## begin Source data

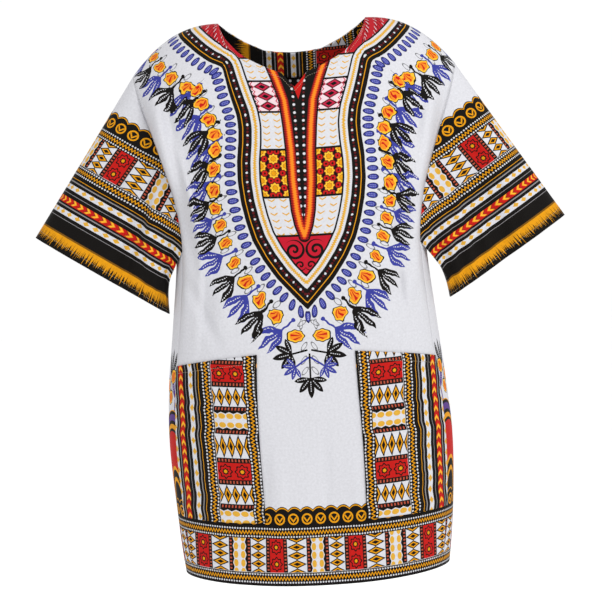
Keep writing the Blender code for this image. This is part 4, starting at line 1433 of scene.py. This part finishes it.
# The pockets: the same border stood on its side, ending in a red field at the side seam
for name, piece in pocket_pieces.items():
    tree, shader, parts = printed_cotton("wax_print_cotton_" + name, piece)
    along = node(tree, "Math", parts.outputs["Y"], -POCKET_SQUARE[name], operation="ADD")
    along = node(tree, "Math", along, POCKET_STRETCH, operation="DIVIDE")
    along = node(tree, "Math", along, SQUARE_IN_BORDER, operation="ADD")
    out = node(tree, "Math", parts.outputs["X"], -FRONT_MIDDLE, operation="ADD")
    out = node(tree, "Math", out, operation="ABSOLUTE")
    down = node(tree, "Math", out, POCKET_BORDER_START[name], operation="ADD")
    pull = node(tree, "TexNoise", None, along, PULLS, 1.0, 0.5, noise_dimensions="1D")
    pull = node(tree, "Math", pull.outputs[0], -0.5, operation="ADD")
    down = node(tree, "Math", pull, 7.0, down, operation="MULTIPLY_ADD")
    print_ = node(tree, "Group", COTTON, along, down, 0.0, node_tree=border)
    for ink, start, end in ((GOLD, 190.0, 193.0), (BLACK, 193.0, 193.8), (RED, 193.8, 260.0)):
        print_ = node(tree, "Group", print_, ink, down, start, end, node_tree=stripe)
    dyed(tree, shader, parts, print_)

# The facing: the border's stripes stand upright round the back of the neck
tree, shader, parts = printed_cotton("wax_print_cotton_facing", facing_piece)
down = node(tree, "Math", FACING_START, parts.outputs["X"], operation="SUBTRACT")
print_ = node(tree, "Group", COTTON, parts.outputs["Y"], down, 0.0, node_tree=border)
dyed(tree, shader, parts, print_)

# Spun cotton thread: matt, with its twist drawn as a fine slanting ripple
thread = bpy.data.materials.new("spun_cotton_sewing_thread")
thread.use_nodes = True
tree = thread.node_tree
shader = tree.nodes["Principled BSDF"]
shader.inputs["Roughness"].default_value = 0.7
shader.inputs["Specular IOR Level"].default_value = 0.15
place = node(tree, "TexCoord").outputs["Object"]
fluff = node(tree, "TexNoise", place, None, FLUFF / MM, 2.0, 0.5)
shade = node(tree, "MixRGB", fluff.outputs[0], "#8F8370", "#C2B59C")
tree.links.new(shade.outputs[0], shader.inputs["Base Color"])
# The twist comes every 0.9 mm, coarser than the real one so that it shows. A wave texture of
# scale 1 has ten radians to the metre
ripple = TWIST / (10 * MM)
twist = node(tree, "TexWave", place, ripple, 1.0, bands_direction="DIAGONAL")
bump = node(tree, "Bump", 0.3, TWIST_RELIEF * MM, None, twist.outputs["Fac"])
tree.links.new(bump.outputs[0], shader.inputs["Normal"])
for piece in stitchings:
    piece.data.materials.append(thread)

# Floor and light: a white studio, and a broad soft light from high in front, a little to the right
FLOOR, FLOOR_HALF = -1250.0, 60000.0
LIT_MIDDLE = Vector((0.0, 0.0, -0.4))
bm = bmesh.new()
bmesh.ops.create_grid(bm, x_segments=1, y_segments=1, size=FLOOR_HALF * MM)
bmesh.ops.translate(bm, verts=bm.verts, vec=(0, 0, FLOOR * MM))
floor = placed("floor", bm)
floor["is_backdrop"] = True

# Matt floor paint: no shine, and a little light of its own, so that the ground is an even white
paint = bpy.data.materials.new("matt_white_floor_paint")
paint.use_nodes = True
painted = paint.node_tree.nodes["Principled BSDF"]
painted.inputs["Base Color"].default_value = colour("#F2F2F2")
painted.inputs["Roughness"].default_value = 0.9
painted.inputs["Specular IOR Level"].default_value = 0.1
painted.inputs["Emission Color"].default_value = colour("#FFFFFF")
painted.inputs["Emission Strength"].default_value = 0.42
floor.data.materials.append(paint)

for name, place, size, power in (
    ("key_light", (0.8, -1.9, 1.7), 1.1, 40.0),
    ("back_light", (-1.6, 2.2, 1.3), 1.2, 22.0),
):
    lamp = bpy.data.lights.new(name, "AREA")
    lamp.size = size
    lamp.energy = power
    light = bpy.data.objects.new(name, lamp)
    light.location = place
    way = LIT_MIDDLE - Vector(place)
    light.rotation_euler = way.to_track_quat("-Z", "Y").to_euler()
    bpy.context.scene.collection.objects.link(light)

bpy.context.scene.view_settings.view_transform = "Standard"
world = bpy.data.worlds.new("studio")
world.use_nodes = True
t = world.node_tree
sky = t.nodes["Background"]
sky.inputs["Color"].default_value = (1, 1, 1, 1)
# The studio's walls are white, and its ceiling is dimmer, above all on the left
WALLS, CEILING, TO_THE_RIGHT = 1.02, -0.42, 0.3
CEILING_START, CEILING_EDGE = 1.1, 4.0
way = node(t, "SeparateXYZ", node(t, "TexCoord").outputs["Generated"])
high = node(t, "Math", way.outputs["Z"], CEILING_EDGE, operation="MULTIPLY")
high = node(t, "Math", high, -CEILING_START, operation="ADD", use_clamp=True)
dim = node(t, "Math", way.outputs["X"], TO_THE_RIGHT, CEILING, operation="MULTIPLY_ADD")
strength = node(t, "Math", high, dim, WALLS, operation="MULTIPLY_ADD")
t.links.new(strength.outputs[0], sky.inputs["Strength"])
bpy.context.scene.world = world

# The cut of each piece of cloth: its widest and longest, and the share of that which it fills
CUT_COLUMNS = ("piece", "width", "length", "share", "held", "on")
CUTS = [
    (front_piece, 557, 837, 0.709, "hung", [back_piece]),
    (back_piece, 656, 837, 0.808, "hung", [front_piece]),
    (sleeve_pieces["sleeve_left"], 641, 272, 0.508, "hung", [front_piece, back_piece]),
    (sleeve_pieces["sleeve_right"], 641, 272, 0.519, "hung", [front_piece, back_piece]),
    (pocket_pieces["pocket_left"], 134, 234, 0.968, "hung", [front_piece]),
    (pocket_pieces["pocket_right"], 134, 234, 0.967, "hung", [front_piece]),
    (facing_piece, 240, 60, 0.6, "hung", [back_piece]),
]
for row in CUTS:
    cut = named(CUT_COLUMNS, row)

visual_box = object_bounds()
sizes = {
    "cad": [list(corner) for corner in cad_box],
    "visual": [list(corner) for corner in visual_box],
}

## end Source data

== Problem to solve ==
Your task is to quote all of the data word for word.

== Answer to the problem ==
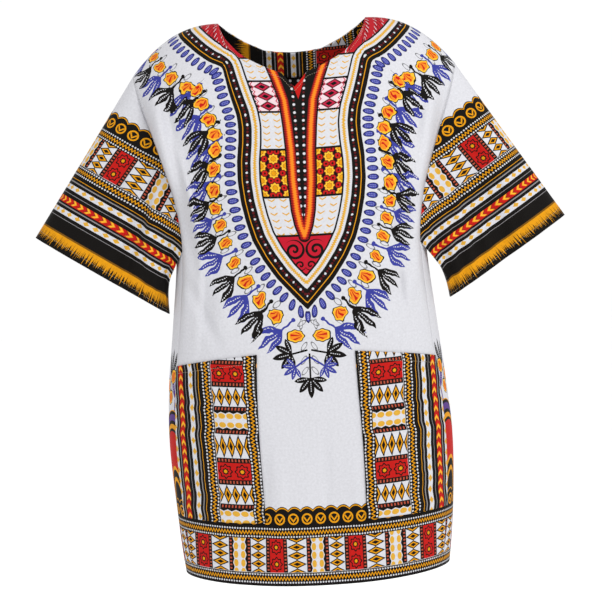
Keep writing the Blender code for this image. This is part 4, starting at line 1433 of scene.py. This part finishes it.
# The pockets: the same border stood on its side, ending in a red field at the side seam
for name, piece in pocket_pieces.items():
    tree, shader, parts = printed_cotton("wax_print_cotton_" + name, piece)
    along = node(tree, "Math", parts.outputs["Y"], -POCKET_SQUARE[name], operation="ADD")
    along = node(tree, "Math", along, POCKET_STRETCH, operation="DIVIDE")
    along = node(tree, "Math", along, SQUARE_IN_BORDER, operation="ADD")
    out = node(tree, "Math", parts.outputs["X"], -FRONT_MIDDLE, operation="ADD")
    out = node(tree, "Math", out, operation="ABSOLUTE")
    down = node(tree, "Math", out, POCKET_BORDER_START[name], operation="ADD")
    pull = node(tree, "TexNoise", None, along, PULLS, 1.0, 0.5, noise_dimensions="1D")
    pull = node(tree, "Math", pull.outputs[0], -0.5, operation="ADD")
    down = node(tree, "Math", pull, 7.0, down, operation="MULTIPLY_ADD")
    print_ = node(tree, "Group", COTTON, along, down, 0.0, node_tree=border)
    for ink, start, end in ((GOLD, 190.0, 193.0), (BLACK, 193.0, 193.8), (RED, 193.8, 260.0)):
        print_ = node(tree, "Group", print_, ink, down, start, end, node_tree=stripe)
    dyed(tree, shader, parts, print_)

# The facing: the border's stripes stand upright round the back of the neck
tree, shader, parts = printed_cotton("wax_print_cotton_facing", facing_piece)
down = node(tree, "Math", FACING_START, parts.outputs["X"], operation="SUBTRACT")
print_ = node(tree, "Group", COTTON, parts.outputs["Y"], down, 0.0, node_tree=border)
dyed(tree, shader, parts, print_)

# Spun cotton thread: matt, with its twist drawn as a fine slanting ripple
thread = bpy.data.materials.new("spun_cotton_sewing_thread")
thread.use_nodes = True
tree = thread.node_tree
shader = tree.nodes["Principled BSDF"]
shader.inputs["Roughness"].default_value = 0.7
shader.inputs["Specular IOR Level"].default_value = 0.15
place = node(tree, "TexCoord").outputs["Object"]
fluff = node(tree, "TexNoise", place, None, FLUFF / MM, 2.0, 0.5)
shade = node(tree, "MixRGB", fluff.outputs[0], "#8F8370", "#C2B59C")
tree.links.new(shade.outputs[0], shader.inputs["Base Color"])
# The twist comes every 0.9 mm, coarser than the real one so that it shows. A wave texture of
# scale 1 has ten radians to the metre
ripple = TWIST / (10 * MM)
twist = node(tree, "TexWave", place, ripple, 1.0, bands_direction="DIAGONAL")
bump = node(tree, "Bump", 0.3, TWIST_RELIEF * MM, None, twist.outputs["Fac"])
tree.links.new(bump.outputs[0], shader.inputs["Normal"])
for piece in stitchings:
    piece.data.materials.append(thread)

# Floor and light: a white studio, and a broad soft light from high in front, a little to the right
FLOOR, FLOOR_HALF = -1250.0, 60000.0
LIT_MIDDLE = Vector((0.0, 0.0, -0.4))
bm = bmesh.new()
bmesh.ops.create_grid(bm, x_segments=1, y_segments=1, size=FLOOR_HALF * MM)
bmesh.ops.translate(bm, verts=bm.verts, vec=(0, 0, FLOOR * MM))
floor = placed("floor", bm)
floor["is_backdrop"] = True

# Matt floor paint: no shine, and a little light of its own, so that the ground is an even white
paint = bpy.data.materials.new("matt_white_floor_paint")
paint.use_nodes = True
painted = paint.node_tree.nodes["Principled BSDF"]
painted.inputs["Base Color"].default_value = colour("#F2F2F2")
painted.inputs["Roughness"].default_value = 0.9
painted.inputs["Specular IOR Level"].default_value = 0.1
painted.inputs["Emission Color"].default_value = colour("#FFFFFF")
painted.inputs["Emission Strength"].default_value = 0.42
floor.data.materials.append(paint)

for name, place, size, power in (
    ("key_light", (0.8, -1.9, 1.7), 1.1, 40.0),
    ("back_light", (-1.6, 2.2, 1.3), 1.2, 22.0),
):
    lamp = bpy.data.lights.new(name, "AREA")
    lamp.size = size
    lamp.energy = power
    light = bpy.data.objects.new(name, lamp)
    light.location = place
    way = LIT_MIDDLE - Vector(place)
    light.rotation_euler = way.to_track_quat("-Z", "Y").to_euler()
    bpy.context.scene.collection.objects.link(light)

bpy.context.scene.view_settings.view_transform = "Standard"
world = bpy.data.worlds.new("studio")
world.use_nodes = True
t = world.node_tree
sky = t.nodes["Background"]
sky.inputs["Color"].default_value = (1, 1, 1, 1)
# The studio's walls are white, and its ceiling is dimmer, above all on the left
WALLS, CEILING, TO_THE_RIGHT = 1.02, -0.42, 0.3
CEILING_START, CEILING_EDGE = 1.1, 4.0
way = node(t, "SeparateXYZ", node(t, "TexCoord").outputs["Generated"])
high = node(t, "Math", way.outputs["Z"], CEILING_EDGE, operation="MULTIPLY")
high = node(t, "Math", high, -CEILING_START, operation="ADD", use_clamp=True)
dim = node(t, "Math", way.outputs["X"], TO_THE_RIGHT, CEILING, operation="MULTIPLY_ADD")
strength = node(t, "Math", high, dim, WALLS, operation="MULTIPLY_ADD")
t.links.new(strength.outputs[0], sky.inputs["Strength"])
bpy.context.scene.world = world

# The cut of each piece of cloth: its widest and longest, and the share of that which it fills
CUT_COLUMNS = ("piece", "width", "length", "share", "held", "on")
CUTS = [
    (front_piece, 557, 837, 0.709, "hung", [back_piece]),
    (back_piece, 656, 837, 0.808, "hung", [front_piece]),
    (sleeve_pieces["sleeve_left"], 641, 272, 0.508, "hung", [front_piece, back_piece]),
    (sleeve_pieces["sleeve_right"], 641, 272, 0.519, "hung", [front_piece, back_piece]),
    (pocket_pieces["pocket_left"], 134, 234, 0.968, "hung", [front_piece]),
    (pocket_pieces["pocket_right"], 134, 234, 0.967, "hung", [front_piece]),
    (facing_piece, 240, 60, 0.6, "hung", [back_piece]),
]
for row in CUTS:
    cut = named(CUT_COLUMNS, row)

visual_box = object_bounds()
sizes = {
    "cad": [list(corner) for corner in cad_box],
    "visual": [list(corner) for corner in visual_box],
}